Higher ed teachers criticize exclusion from plans to vaccinate Kansas, Missouri educators


KANSAS CITY, Mo — While K-12 teachers are now eligible to sign up to get the COVID-19 vaccine in both Kansas and Missouri, educators in higher education have been left out, and they want to know why.

On Thursday, Gov. Mike Parson announced that Missouri is moving into Phase 1B-Tier 3 beginning March 15, allowing about 550,000 more Missourians to be eligible for the vaccine.

“This includes our K-12 teachers, child care providers,” Parson said Thursday as he announced who would be included.

It’s the same in Kansas, which is now in Phase 2 of its vaccination plan where only K-12 teachers and staff are eligible for the vaccine.

“It’s short-sighted of our lawmakers to realize or not to realize that higher ed educators are any safer. We’re absolutely not,” said Ron Barrett-Gonalez, a professor of aerospace engineering at the University of Kansas.

Lab work and building things are the crux of an engineering education, but without the vaccine, that type of work has stopped.

“Our students do well. They win awards still, even though they’re doing things by Zoom. But it still does not lead the same level of hands-on projects that we used to have in the past,” Barrett-Gonzalez said.

KU professor Greg Cushman finds the exclusion very disappointing. He said he got COVID-19 while teaching in the classroom the first week of fall semester. Cushman was severely ill, with a very high fever, difficulty breathing and coughing terribly.

“Suffering from post-COVID was almost as bad as getting the initial illness itself,” Cushman said. “I was so weak that I could barely get out of bed or get out of a chair. My children had to help me go up the stairs, things like that.”

Cushman spread the virus to every member of his household.

“I wish the state of Kansas and Missouri paid greater attention to the kind of sacrifices that people like me have been making during this pandemic and would do more to help protect us,” Cushman said.

FOX4 reached out to the governors of both states to ask why higher education has been left out. We have not heard back from Kansas Gov. Laura Kelly. Parson’s spokesperson sent the following statement:

“Higher education is still part of Phase 2. It is important to note that regardless of what tier one may be in based on their occupation, if they are 65 or older or have one of the listed comorbidities within Phase 1B-Tier 2, they are eligible for vaccination now. Those at increased risk for severe illness are prioritized.

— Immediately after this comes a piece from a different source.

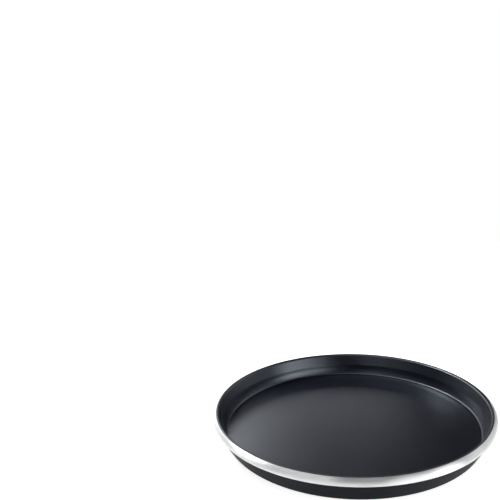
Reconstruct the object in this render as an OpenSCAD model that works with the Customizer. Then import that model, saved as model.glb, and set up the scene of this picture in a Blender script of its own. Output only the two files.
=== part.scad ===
// Microwave crisp plate: an aluminium pan drawn from one sheet, with a ferrite rubber layer bonded under it.
// The origin is the middle of the flat underside, +Z up. Sections are drawn with X as radius and Y as height.

/* [Plate] */
// Diameter over the widest point of the rolled rim
rim_d = 270; // [250:5:320]
// Height from the flat underside to the top of the rim
plate_h = 28; // [27:0.5:32]

/* [Pan] */
// Thickness of the drawn aluminium sheet
sheet_t = 1.2; // [0.8:0.1:1.4]
// Radius inside the pan of the tight bend between the floor and the wall
corner_r = 2.2; // [1.6:0.2:3]
// Lean of the curved lower wall from the vertical at its foot, in degrees
foot_lean = 28; // [26:1:30]
// Lean of the lower wall at its top, just under the crease
lower_lean = 6; // [4:1:8]
// Lean of the flared upper wall
upper_lean = 22; // [19:1:24]
// Height of the crease between the lower and the upper wall, above the underside
crease_h = 17; // [16:0.5:18]
// Radius of that crease, on the food side
crease_r = 3; // [2:0.5:5]

/* [Rolled rim] */
// Outside radius of the roll that ends the sheet
roll_r = 4.4; // [4:0.1:4.8]
// Outside radius of the tighter bend at the top of the wall
crown_r = 2.4; // [2:0.1:2.8]
// Angle up from the roll's widest point to where the black coating ends and the bare lip begins
bare_from = 74; // [65:1:80]
// Angle down from the roll's widest point to the cut edge of the lip
roll_end = 43; // [35:1:50]

/* [Ferrite layer] */
// Thickness of the layer under the floor
layer_t = 6; // [5.4:0.1:6.4]
// Least thickness of the layer, where its side passes the pan's corner
side_t = 1.7; // [1.2:0.1:2.2]
// Radius between the underside and the leaning side
base_corner_r = 8.5; // [7:0.5:9.5]
// How far the lip's cut edge stands proud of the layer's side
lip_step = 0.4; // [0.2:0.1:0.8]
// Height that the layer reaches up behind the lip, above the inner corner of the lip's cut edge
tongue_h = 1.5; // [0.8:0.1:2]

/* [Hidden] */
$fn = 180;

// Largest turn between two points of a round stretch, in degrees
arc_step = 6;

floor_h = layer_t + sheet_t;

// Centres of the section's round stretches, as [radius, height]
roll_c = [rim_d / 2 - roll_r, plate_h - crown_r - (roll_r - crown_r) * sin(bare_from)];
crown_c = roll_c + (roll_r - crown_r) * ray(bare_from);
crease_c = [wall_radius(crease_h, 0), crease_h] + crease_r * ray(-(lower_lean + upper_lean) / 2)
    / cos((upper_lean - lower_lean) / 2);

// The lower wall is one arc from the crease to the corner bend, tangent to both
wall_top = crease_c + crease_r * ray(180 - lower_lean);
wall_foot_h = floor_h + corner_r * (1 - sin(foot_lean));
wall_r = (wall_top.y - wall_foot_h) / (sin(foot_lean) - sin(lower_lean));
wall_c = wall_top - wall_r * ray(-lower_lean);
corner_c = wall_c + (wall_r - corner_r) * ray(-foot_lean);

// Unit vector at an angle
function ray(angle) = [cos(angle), sin(angle)];

// Points of an arc about a centre, from one angle to another
function arc(centre, radius, from, to) =
    let (steps = ceil(abs(to - from) / arc_step))
    [for (i = [0:steps]) centre + radius * ray(from + (to - from) * i / steps)];

// Radius of the upper wall's face at a height, for the face that lies depth below the food side
function wall_radius(height, depth) =
    let (top = crown_c + (crown_r - depth) * ray(180 - upper_lean))
    top.x - (top.y - height) * tan(upper_lean);

// The sheet's lower wall from the floor's edge to the crease, on the face that lies depth below the food side
function lower_wall(depth) = concat(
    arc(corner_c, corner_r + depth, -90, -foot_lean),
    arc(wall_c, wall_r + depth, -foot_lean, -lower_lean),
    arc(crease_c, crease_r - depth, 180 - lower_lean, 180 - upper_lean)
);

// The sheet's rim from the top of the wall to the cut edge, on the same face
function rim(depth) = concat(
    arc(crown_c, crown_r - depth, 180 - upper_lean, bare_from),
    arc(roll_c, roll_r - depth, bare_from, -roll_end)
);

// One face of the whole sheet, from the middle of the floor to the cut edge of the lip
function sheet_face(depth) = concat([[0, floor_h - depth]], lower_wall(depth), rim(depth));

function reversed(points) = [for (i = [len(points) - 1:-1:0]) points[i]];

// The layer's side starts on the lip's cut edge and passes the pan's corner at the layer's least thickness
shoulder = roll_c + (roll_r - lip_step) * ray(-roll_end);
side_reach = shoulder - corner_c;
side_r = corner_r + sheet_t + side_t;
side_lean = acos(side_r / norm(side_reach)) - atan2(side_reach.y, side_reach.x);

// Centre of the round between that side and the flat underside
side_out = ray(-side_lean);
base_corner_c = [(corner_c * side_out + side_r - base_corner_r * (1 + side_out.y)) / side_out.x, base_corner_r];

// Height of the tongue's top, and a path through the middle of the sheet that the layer is drawn up to
tongue_top = roll_c.y - (roll_r - sheet_t) * sin(roll_end) + tongue_h;
mid_sheet = sheet_t / 2;
mid_roll_r = roll_r - mid_sheet;

// Section of the drawn sheet
module sheet_section() {
    polygon(concat(sheet_face(0), reversed(sheet_face(sheet_t))));
}

// Outline of the layer, as far as the middle of the sheet that it is moulded against
module layer_outline() {
    polygon(concat(
        [[0, 0]],
        arc(base_corner_c, base_corner_r, -90, -side_lean),
        [shoulder],
        [roll_c + mid_roll_r * ray(-roll_end)],
        [roll_c + mid_roll_r * ray(asin((tongue_top - roll_c.y) / mid_roll_r))],
        [[wall_radius(tongue_top, mid_sheet), tongue_top]],
        reversed(lower_wall(mid_sheet)),
        [[0, floor_h - mid_sheet]]
    ));
}

// Drawn sheet: floor, leaning wall with its crease, and the rim rolled out and down into the bare lip
module pan() {
    color("#2b2d33")
        rotate_extrude()
            sheet_section();
}

// Ferrite rubber moulded to the underside and side of the pan, with its tongue seated behind the lip
module ferrite_base() {
    color("#1d1f24")
        rotate_extrude()
            difference() {
                layer_outline();
                sheet_section();
            }
}

pan();
ferrite_base();
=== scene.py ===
"""Microwave crisp plate in a soft studio: black coated pan, bare turned lip and ferrite layer."""

import math

import bpy
from mathutils import Matrix, Vector


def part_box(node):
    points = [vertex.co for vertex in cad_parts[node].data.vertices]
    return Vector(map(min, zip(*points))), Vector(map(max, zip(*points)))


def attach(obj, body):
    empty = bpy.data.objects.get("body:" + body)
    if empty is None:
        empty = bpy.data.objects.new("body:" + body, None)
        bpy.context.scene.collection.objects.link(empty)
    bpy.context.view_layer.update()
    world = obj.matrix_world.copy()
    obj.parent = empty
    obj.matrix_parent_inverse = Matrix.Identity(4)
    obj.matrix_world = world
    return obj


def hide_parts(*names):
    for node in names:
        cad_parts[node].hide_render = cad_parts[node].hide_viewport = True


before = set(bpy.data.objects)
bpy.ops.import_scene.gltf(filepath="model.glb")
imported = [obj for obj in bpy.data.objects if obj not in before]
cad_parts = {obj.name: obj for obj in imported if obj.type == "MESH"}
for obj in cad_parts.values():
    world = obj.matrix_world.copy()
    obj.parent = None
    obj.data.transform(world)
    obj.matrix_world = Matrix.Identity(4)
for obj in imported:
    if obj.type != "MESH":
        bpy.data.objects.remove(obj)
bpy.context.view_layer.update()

MM = 0.001

# Sizes of the section, as in the CAD source. The rim's radius, the plate's height and the layer's
# thickness come from the pan's bounds in model.glb.
RIM_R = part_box("pan")[1].x
PLATE_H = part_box("pan")[1].z
SHEET_T = 1.2 * MM
LAYER_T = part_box("pan")[0].z
CORNER_R = 2.2 * MM
FOOT_LEAN = 28.0
LOWER_LEAN = 6.0
UPPER_LEAN = 22.0
CREASE_H = 17.0 * MM
CREASE_R = 3.0 * MM
ROLL_R = 4.4 * MM
CROWN_R = 2.4 * MM
BARE_FROM = 74.0
ROLL_END = 43.0
SIDE_T = 1.7 * MM
BASE_CORNER_R = 8.5 * MM
LIP_STEP = 0.4 * MM
TONGUE_H = 1.5 * MM

# How finely the round pieces are turned. SUPPORT is how far a support ring lies from its edge, and
# a point nearer the axis than ON_AXIS is on it.
ROUND_STEPS = 480
ARC_STEP = 4.0
SUPPORT = 0.25 * MM
FLOOR_RINGS = 6
SHARP_ANGLE = 30.0
ON_AXIS = 1e-9

# The camera, solved from the ellipses of the rim, lip and base in the photograph
PHOTO_SIZE = 500
CAMERA_DISTANCE = 0.72
CAMERA_ELEVATION = 27.5
CAMERA_ROLL = 0.83
FOCAL_PX = 703.9
BASE_PIXEL = (351.7, 430.5)
SENSOR = 36.0

# The range in which most of a noise texture's values lie
NOISE_LOW = 0.3
NOISE_HIGH = 0.7

# The lip's turning rings: how far apart they are, and how much each may lean
RING_PITCH = 0.2 * MM
RING_SLOPE = 0.12

# The room's light, the low white backdrop behind the plate that gloss shows, as parts of a unit
# direction, and the floor with the white that it shows the camera
ROOM_LIGHT = 0.02
BACKDROP_TOP = 0.1
BACKDROP_FROM = 0.2
BACKDROP_FULL = 0.9
FLOOR_FILL = 0.86
FLOOR_SIZE = 1.6
FLOOR_DROP = 0.2 * MM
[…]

“Our goal is to ultimately allow every Missourian the opportunity to be vaccinated if they choose. Because of the very limited supply at this time, prioritization is needed. All phases and tiers were designed with specific goals in mind as you can also see on the page I linked to above: 1) save lives, reduce hospitalizations and keep communities safe; 2) preserve critical infrastructure/essential functions of society running; 3) protect those who have been disproportionately affected and accelerating economic recovery – in that order.

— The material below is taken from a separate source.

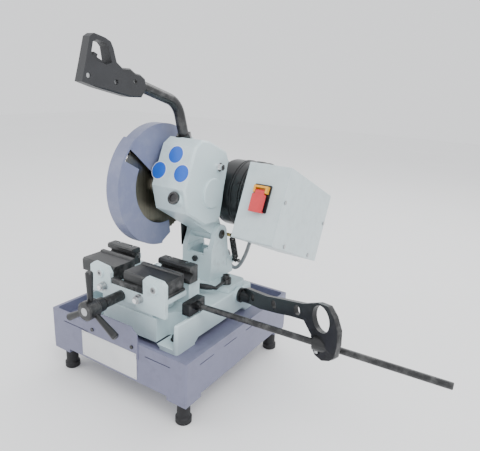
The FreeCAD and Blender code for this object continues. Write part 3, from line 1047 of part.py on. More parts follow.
def make_vise_screw():
    """The vise screw, turned by a hub with three tapering spokes."""
    screw = cyl_y(SCREW_R, WHEEL_Y - 16, BED_BACK, VISE_X, SCREW_Z)
    keep("vise_screw", screw)
    collar = cyl_y(11, BASE_FRONT - 46, BASE_FRONT - GAP, VISE_X, SCREW_Z)
    keep("vise_wheel", collar.cut(cyl_y(SCREW_R, BASE_FRONT - 50, BASE_FRONT + 1, VISE_X, SCREW_Z)))
    hub = fuse([cyl_y(19, WHEEL_Y - 16, WHEEL_Y + 12, VISE_X, SCREW_Z), cyl_y(14, WHEEL_Y + 11, WHEEL_Y + 28, VISE_X, SCREW_Z)])
    rim = [e for e in hub.Edges if e.Curve.TypeId == "Part::GeomCircle" and abs(e.Curve.Radius - 19) < 0.1]
    hub = hub.makeChamfer(2.0, rim)
    hub = hub.cut(cyl_y(SCREW_R, WHEEL_Y - 20, WHEEL_Y + 30, VISE_X, SCREW_Z))
    spokes = []
    for a in (90, 210, 330):
        dx, dz = polar(1.0, a)
        out = Vector(dx, 0, dz)
        base = Vector(VISE_X, WHEEL_Y, SCREW_Z) + out * 12.0
        thick = Part.makeCone(5.0, 7.5, SPOKE_LEN - 15, base, out)
        cap = Part.makeCone(7.5, 5.5, 3.0, base + out * (SPOKE_LEN - 15), out)
        bar = fuse([thick, cap])
        spokes.append(bar)
        hub = hub.cut(bar)
    keep("vise_wheel", hub)
    keep("vise_wheel", *spokes)


def make_bar_stop():
    """The swing arm with its holes, the rod clamped in its end and the stop block on the rod."""
    fx = BASE_HALF_W + 2
    eye_x0 = fx + 6.3
    eye_x1 = fx + 29.7
    fy = STOP_FLANGE_Y
    fz = STOP_FLANGE_Z
    pivot = fuse([cyl_x(9, BASE_HALF_W - 12, fx + 31, fy, fz), cyl_x(STOP_FLANGE_R, fx, fx + 6, fy, fz),
                  cyl_x(11.5, fx + 30, fx + 33, fy, fz)])
    keep("stop_arm_pivot", pivot)
    start = Vector(fx + 18, fy, fz)
    end = Vector(ARM_END_X, STOP_ROD_Y, STOP_ROD_Z)
    run = math.hypot(end.x - start.x, end.y - start.y)
    turn = math.degrees(math.atan2(end.y - start.y, end.x - start.x))
    rise = end.z - start.z
    outline = [(0, -12), (63, 1), (132, 23), (181, 40), (222, 52), (247, 36), (254, 12), (run - 10, 4), (run + 10, 4),
               (run + 30, 15), (run + 41, 27), (run + 45, 52), (run + 43, 77), (run + 29, 97), (run + 12, 108),
               (run - 14, 103), (216, 82), (153, 62), (88, 41), (28, 28), (0, 22), (-12, 12), (-12, -6)]
    plate = prism_y(outline, -5, 5)
    plate = plate.cut(cyl_y(24, -6, 6, run - 3, rise + 48))
    for u, w, r in ((34, 13, 8.0), (119, 36, 9.0), (199, 61, 10.0)):
        plate = plate.cut(cyl_y(r, -6, 6, u, w))
    plate.rotate(Vector(0, 0, 0), Z_AXIS, turn)
    plate.translate(start)
    eye = cyl_x(14, eye_x0, eye_x1, fy, fz)
    clamp = turned_with_rod(cyl_x(13, ARM_END_X - 14, ARM_END_X + 14, STOP_ROD_Y, STOP_ROD_Z))
    arm = fuse([plate, clamp, eye])
    arm = arm.cut(turned_with_rod(cyl_x(STOP_ROD_R + FIT, ARM_END_X - 60, ARM_END_X + 60, STOP_ROD_Y, STOP_ROD_Z)))
    arm = arm.cut(cyl_x(9 + FIT, fx, fx + 60, fy, fz)).cut(cyl_x(12, eye_x1, fx + 50, fy, fz))
    arm = arm.cut(box(fx - 10, eye_x0, fy - 30, fy + 30, fz - 30, fz + 30))
    screws = []
    for x in (ARM_END_X - 7, ARM_END_X + 7):
        low = STOP_ROD_Z - 13
        hole = fuse([cyl_z(3.0, low - 3, STOP_ROD_Z - 4, x, STOP_ROD_Y), cyl_z(6.5, low - 6, low, x, STOP_ROD_Y)])
        arm = arm.cut(turned_with_rod(hole))
        screws.append(turned_with_rod(fuse([cyl_z(3.0, low - 1, STOP_ROD_Z - STOP_ROD_R - 0.4, x, STOP_ROD_Y),
                                            hexagon(5.5, 4.5, Vector(x, STOP_ROD_Y, low), Vector(0, 0, -1))])))
    keep("stop_arm", arm)
    keep("stop_clamp_screws", *screws)
    rod = cyl_x(STOP_ROD_R, STOP_BLOCK_X + 10, STOP_ROD_END, STOP_ROD_Y, STOP_ROD_Z)
    rod = rod.makeChamfer(1.0, [e for e in rod.Edges if abs(e.BoundBox.XMin - STOP_ROD_END) < 0.01])
    keep("stop_rod", turned_with_rod(rod))
    block = box(STOP_BLOCK_X, STOP_BLOCK_X + 17, STOP_ROD_Y - 30, STOP_ROD_Y + 24, STOP_ROD_Z - 14, STOP_ROD_Z + 12)
    block = block.makeChamfer(2.0, edges_where(block, lambda e: is_parallel(e, X_AXIS)))
    neck = cyl_x(9.5, STOP_BLOCK_X + 16, STOP_BLOCK_X + 26, STOP_ROD_Y, STOP_ROD_Z)
    block = fuse([block, neck]).cut(cyl_x(STOP_ROD_R, STOP_BLOCK_X + 10, STOP_BLOCK_X + 30, STOP_ROD_Y, STOP_ROD_Z))
    keep("stop_block", turned_with_rod(block))


def turned_with_rod(shape):
    """The same shape, turned about the arm's clamp to the direction in which the rod points."""
    turned = shape.copy()
    turned.rotate(Vector(ARM_END_X, STOP_ROD_Y, 0), Z_AXIS, STOP_ROD_TURN)
    return turned


def make_column_guard():
    """A bent black sheet on the column's left side, closing the gap beside the blade."""
    outline = [(44, 262), (92, 262), (96, 300), (88, 338), (60, 346), (40, 330)]
    sheet = prism_x(outline, COL_X0 - 5.5, COL_X0 - 4)
    spacer = cyl_x(6, COL_X0 - 4, COL_X0, 70, 272)
    keep("column_guard_plate", fuse([sheet, spacer]))


def make_angle_scale():
    """A curved steel strip on the base, beside the turntable, read against the column's foot."""
    outer = cyl_z(DISC_R + 12, BASE_TOP, BASE_TOP + 0.8, SWIVEL_X, SWIVEL_Y)
    inner = cyl_z(DISC_R + 2, BASE_TOP - 1, BASE_TOP + 2, SWIVEL_X, SWIVEL_Y)
    p0 = polar(140, -30)
    p1 = polar(140, 26)
    wedge = prism_z([(SWIVEL_X, SWIVEL_Y), (SWIVEL_X + p0[0], SWIVEL_Y + p0[1]),
                     (SWIVEL_X + p1[0], SWIVEL_Y + p1[1])], BASE_TOP - 1, BASE_TOP + 2)
    keep("angle_scale", outer.cut(inner).common(wedge))


def make_lead():
    """The lead from the box's gland to the column's rear socket: straight runs and tangent arcs."""
    top = head_place(Part.Vertex(Vector(BOX_X0 - 18, GLAND_Y, GLAND_Z))).Point
    end = Vector(LEAD_X, COL_BACK + 21, LEAD_END_Z)
    route = [top, Vector(104, top.y, top.z), Vector(90, 150, 232), Vector(66, 151, 188), Vector(40, 152, 196),
             end + Vector(0, 24, 0), end]
    tube_along(route, LEAD_R, "control_lead")


def tube_along(points, radius, name):
    """A round cord through the points, each corner turned by the largest arc its runs allow."""
    edges = []
    radii = []
    at = points[0]
    for i in range(1, len(points) - 1):
        a, b, c = points[i - 1], points[i], points[i + 1]
        u = (b - a).normalize()
        w = (c - b).normalize()
        half = u.getAngle(w) / 2
        shorter = min((b - a).Length, (c - b).Length)
        cut = 0.45 * shorter
        arc_r = cut / math.tan(half)
        radii.append(arc_r)
        start = b - u * cut
        stop = b + w * cut
        bisector = (w - u).normalize()
        middle = b + bisector * (arc_r / math.cos(half) - arc_r)
        edges.append(Part.LineSegment(at, start).toShape())
        edges.append(Part.Arc(start, middle, stop).toShape())
        at = stop
    edges.append(Part.LineSegment(at, points[-1]).toShape())
    path = Part.Wire(edges)
    ring = Part.Wire(Part.makeCircle(radius, points[0], points[1] - points[0]))
    solid = path.makePipeShell([ring], True, False)
    ideal = math.pi * radius ** 2 * path.Length
    print("%s: length %.0f mm, radii %s, volume ratio %.4f"
          % (name, path.Length, " ".join("%.0f" % r for r in radii), solid.Volume / ideal))
    keep(name, solid)


def main():
    os.makedirs("parts", exist_ok=True)
    make_drip_tray()
    make_feet()
    make_splash_plate()
    make_base_casting()
    make_angle_scale()
    make_turntable()
    make_lever()
    make_return_spring()
    make_gearbox()
    make_shafts()
    make_motor()
    make_control_box()
    make_guards()
    make_handle()
    make_vise()
    make_bar_stop()
    make_column_guard()
    make_lead()
    for name, shapes in NODES.items():
        shape = shapes[0] if len(shapes) == 1 else Part.makeCompound(shapes)
        if not shape.isValid():
            print("not valid: " + name)
        shape.translate(Vector(TRAY_W / 2 - FOOT_INSET, TRAY_D / 2 - FOOT_INSET, 0))
        shape.exportStep("parts/" + name + ".step")
    print("%d nodes" % len(NODES))


main()
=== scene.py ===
import math

import bmesh
import bpy
from mathutils import Matrix, Vector


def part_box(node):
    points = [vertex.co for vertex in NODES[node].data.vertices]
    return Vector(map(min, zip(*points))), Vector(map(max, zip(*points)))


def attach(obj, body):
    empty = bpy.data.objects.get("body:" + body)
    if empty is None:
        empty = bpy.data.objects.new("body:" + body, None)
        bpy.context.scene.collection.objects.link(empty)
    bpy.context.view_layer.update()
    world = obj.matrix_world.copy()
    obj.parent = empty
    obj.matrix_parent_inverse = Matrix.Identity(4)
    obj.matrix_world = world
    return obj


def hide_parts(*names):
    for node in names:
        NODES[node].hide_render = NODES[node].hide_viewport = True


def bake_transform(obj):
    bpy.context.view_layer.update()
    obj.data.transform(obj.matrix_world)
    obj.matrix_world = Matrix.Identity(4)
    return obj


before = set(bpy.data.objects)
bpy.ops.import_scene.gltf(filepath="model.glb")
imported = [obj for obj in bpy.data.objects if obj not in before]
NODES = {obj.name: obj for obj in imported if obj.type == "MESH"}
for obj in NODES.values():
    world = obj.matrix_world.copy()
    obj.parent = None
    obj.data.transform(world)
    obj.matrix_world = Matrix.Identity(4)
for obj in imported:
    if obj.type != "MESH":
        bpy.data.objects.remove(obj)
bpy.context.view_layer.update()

# Places and sizes in metres, measured from the middle of the tray
TRAY_LOW, TRAY_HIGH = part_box("drip_tray")
MIDDLE = Vector(((TRAY_LOW[0] + TRAY_HIGH[0]) / 2, (TRAY_LOW[1] + TRAY_HIGH[1]) / 2, 0.0))
HEAD_TILT = math.radians(23.5)
PIVOT = MIDDLE + Vector((0.0, 0.078, 0.297))
GEARBOX_FRONT = -0.181
TRAY_FRONT = -0.1925
SPLASH_FRONT = -0.1940
MOTOR_AXIS = (0.032, 0.106)
SPRING_X = 0.0755
SPRING_LOW = (0.129, 0.222)
SPRING_HIGH = (0.107, 0.289)

LEAD_D = 0.009
LEAD_ROUTE = ((0.132, 0.14778, 0.28193), (0.104, 0.14778, 0.28193), (0.090, 0.150, 0.232),
              (0.066, 0.151, 0.188), (0.040, 0.152, 0.196), (0.040, 0.153, 0.236), (0.040, 0.129, 0.236))

STICKERS = ((0.0295, 0.126), (-0.0024, 0.089), (0.055, 0.090))
STICKER_RIM_R = 0.0190
STICKER_FACE_R = 0.0174
PLATE_X0 = -0.089
PLATE_LENGTH = 0.153
PLATE_LOW = 0.067
PLATE_HIGH = 0.124
PLATE_RIVETS = ((-0.0855, 0.0705), (0.0605, 0.0705), (-0.0855, 0.1205), (0.0605, 0.1205))
SPLASH_FOOT = 0.1121
COWL_BORE_R = 0.0326
COWL_SHELL_R = 0.0762
COWL_RIB_R = 0.0778
COWL_RIBS = (0.1185, 0.1125, 0.1065, 0.0885, 0.0825)
SPRING_HOOK_R = 0.0046
SPRING_R = 0.006
SPRING_END_GAP = 0.009
SPRING_TURNS = 15
SPRING_WIRE_R = 0.0014
RELIEF_LENGTH = 0.022
RELIEF_WIDE_R = 0.0072
RELIEF_NARROW_R = 0.0050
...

“This prioritization is NOT the state defining industries that may be overall more important than another. It is about identifying highest risk first and then moving on to the other goals we have set. When K-12 is fully open, not only are kids back in school, but parents are also able to more easily get to work. Strain on families is relieved, which helps us recover from financial or economic setbacks. Higher education does not share the same dynamics that come with the involvement of young children, and virtual learning opportunities become more easily obtainable at the higher education level.”